While the provincial economy is humming along, real incomes have not kept up with the cost of living. It's contributing to a deeply felt sense of frustration and anger about being left behind, something that Graves says is a powerful motivator that campaigns should not underestimate.
Graves describes the sentiment as "economically pessimistic, worried about the future … very unhappy with the direction of the country and Ontario." He said the polling indicates it is helping fuel populist support for the PCs.
A crucial factor in the election will be whose formula for making it easier to get by will resonate the most with voters.
The Liberals are counting on support for their recent moves to expand rent control, reduce the burden of tuition, provide free prescription drugs to children and young adults and boost the minimum wage.
The NDP is proposing solutions on similar themes, along with a $12 per day child-care plan.
The PCs are offering tax cuts for corporations and minimum-wage earners, a further 12 per cent cut to hydro rates funded from the tax base, and ending cap-and-trade to reduce the cost of gas and home heating.
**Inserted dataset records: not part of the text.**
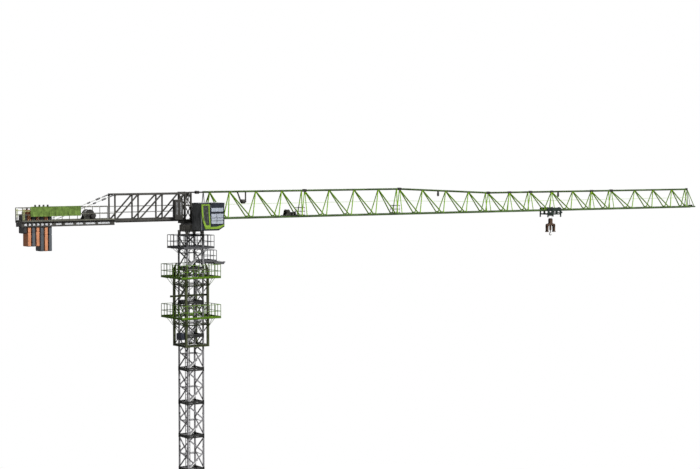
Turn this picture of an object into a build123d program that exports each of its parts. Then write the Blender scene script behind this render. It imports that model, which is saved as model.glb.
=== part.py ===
from build123d import *
from math import radians, sin, cos
import os

# Tower crane with a flat-topped jib, as a scale model of one half.
# X runs out along the jib, Z is up, and the origin lies on the ground at the mast's axis.
os.makedirs("parts", exist_ok=True)

# Mast
mast_side = 800
mast_post = 65
mast_brace, mast_brace_face = 32, 46
mast_ring = 40
ring_gap = 70
section_height = 1400
sections_low, sections_mid, sections_high = 3, 3, 4
base_height = 250
post_at = (mast_side - mast_post) / 2
mast_top = base_height + section_height * (sections_low + sections_mid + sections_high)

# Base
girder_width = 220
girder_half = 2000
foot_side = 460
foot_thickness = 40
anchor_hole = 30
anchor_offset = 130
strut_size = 90

# Climbing cage
cage_at = 512.5
cage_post = 100
cage_bar = 50
cage_bottom, cage_top = 9600, 12820
cage_foot = 100
ear_top = 13075
cage_levels = (0, 885, 1705, 2525, 3170)
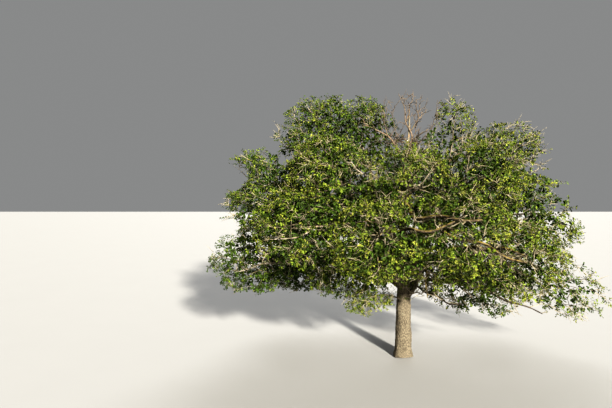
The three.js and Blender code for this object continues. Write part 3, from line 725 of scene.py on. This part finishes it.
def oldTwigs(old):
    form, line, radius = oldTwigForm, grown[old["name"]]["line"], grown[old["name"]]["radius"]
    n = int(old["twigs"])
    shares = form["from"] + (1 - form["from"]) * (np.arange(n) + rng.uniform(*form["stagger"], n)) / n
    ways = []
    for count, share in enumerate(shares):
        along, side, lift = frameAlong(line, min(share, form["last"]))
        lean = form["lean"] * (1 if count % 2 else -1)
        stray = rng.normal(size=3) * form["stray"]
        ways.append(along * form["forward"] + side * lean + lift * form["rise"] + stray)
    lengths = rng.uniform(*form["lengths"], n) * (form["longest"] - form["shortening"] * shares)
    runs = crooked(line.at(shares), unit(np.array(ways)), lengths, form["steps"], form["kink"])
    thick = np.minimum(form["stoutest"], radius(shares) * form["rootShare"] + form["thinnest"])
    radii = thick[:, None] + (form["thinnest"] - thick[:, None]) * np.linspace(0, 1, form["steps"] + 1)
    kept = inReach(runs).all(axis=1)
    runs, radii = runs[kept], radii[kept]
    shootRoots = runs[:, form["shootAt"]].reshape(-1, 3)
    onward = np.repeat(unit(runs[:, -1] - runs[:, 0]), len(form["shootAt"]), axis=0)
    shootWays = unit(onward + rng.normal(size=shootRoots.shape) * form["shootStray"])
    shootLengths = rng.uniform(*form["shootLengths"], len(shootRoots))
    shoots = crooked(shootRoots, shootWays, shootLengths, form["shootSteps"], form["shootKink"])
    shoots = shoots[inReach(shoots).all(axis=1)]
    return [tubes(runs, radii, 4), tubes(shoots, np.tile(form["shootRadii"], (len(shoots), 1)), 3)]


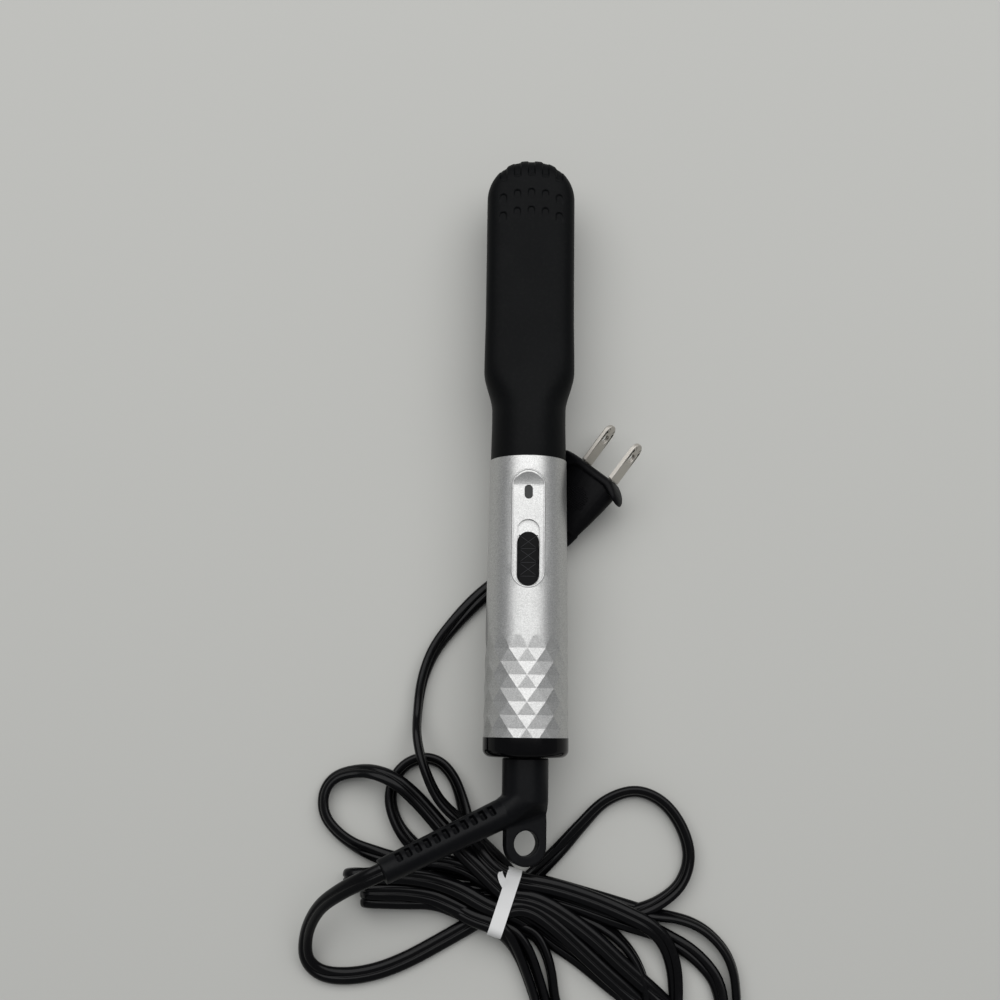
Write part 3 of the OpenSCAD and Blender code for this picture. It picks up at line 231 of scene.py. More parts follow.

Political parties have long de-emphasized the concerns of younger voters, calculating that younger people don't turn out to vote at anywhere near the rate of middle-aged and older voters. But there are signs the millennial generation is starting to buck that trend. Higher-than-expected turnout among younger voters helped propel Justin Trudeau's federal Liberals to power in 2015.
In Ontario in 2018, more millennials will be eligible to vote than baby boomers. Coletto's polling suggests these younger voters are more open to voting Liberal or NDP than any other demographic.
"If Kathleen Wynne has any shot at winning the election, she has to do well among millennials," said Coletto, adding that the same applies to the NDP. For that strategy to work, he said, the parties must get millennials motivated to vote and "find a way to get them excited."